In Revitalizing America’s Entrepreneurial Leadership, Henry R Nothhaft and David Kline state that IP rights leak for the United States is 20%. They regret that intellectual property is used principally for monetisation rather than for industrial jobs and activity creation, and hope that in the future intellectual property will be used again for innovation, industry development and job creation. Some important recent developments in the United States show that the country is trying to change its global innovation policy (the America Invents Act, 2011, the America Jobs Act, 2011 and the US Supreme Court’s 2010 ruling in Bilski v Kappos (Case 08-964)). The first results of home job creation and industry reshoring can already be observed and it seems that the United States will in future abandon the technology fountain model and once more become a technology broker country. France and the United Kingdom would do well to follow suit.
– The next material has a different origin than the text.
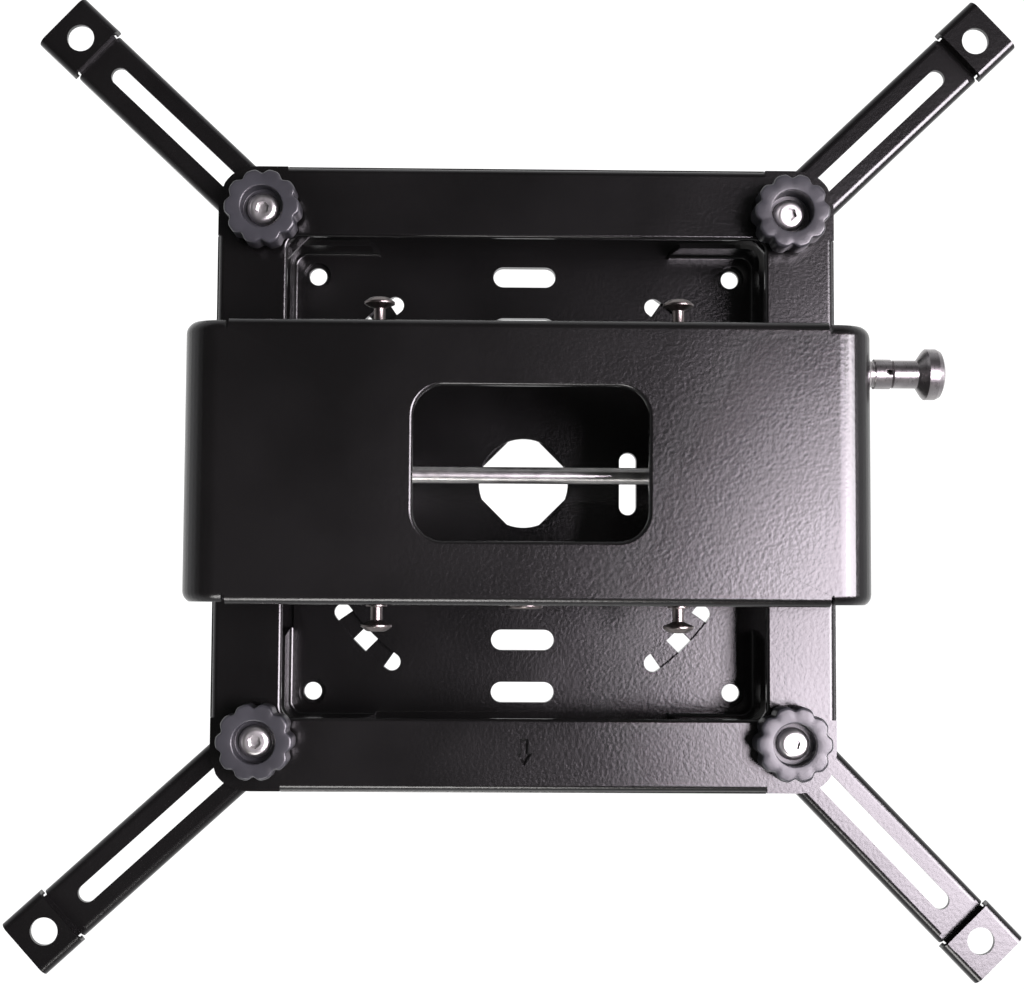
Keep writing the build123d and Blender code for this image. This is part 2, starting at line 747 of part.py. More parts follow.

Globally, there is an excellent fit between the categories defined for companies and the analysis developed in this article for countries. Countries would do well to pay attention to this analysis when defining their global innovation policies.
Action plan
The analysis offered in this article suggests the following conclusions:
- The worst innovation model for economic entities – whether companies or countries – in terms of growth and economic wealth is the fabless model, where an entity manufactures less and less and hopes that its future will be ensured by licensing out its intellectual property.
- The best model for open innovation is where an entity keeps the greater part of its manufacturing internal, backed by important internal R&D teams, and where the entity engages in both IP in-licensing and out-licensing in a balanced way.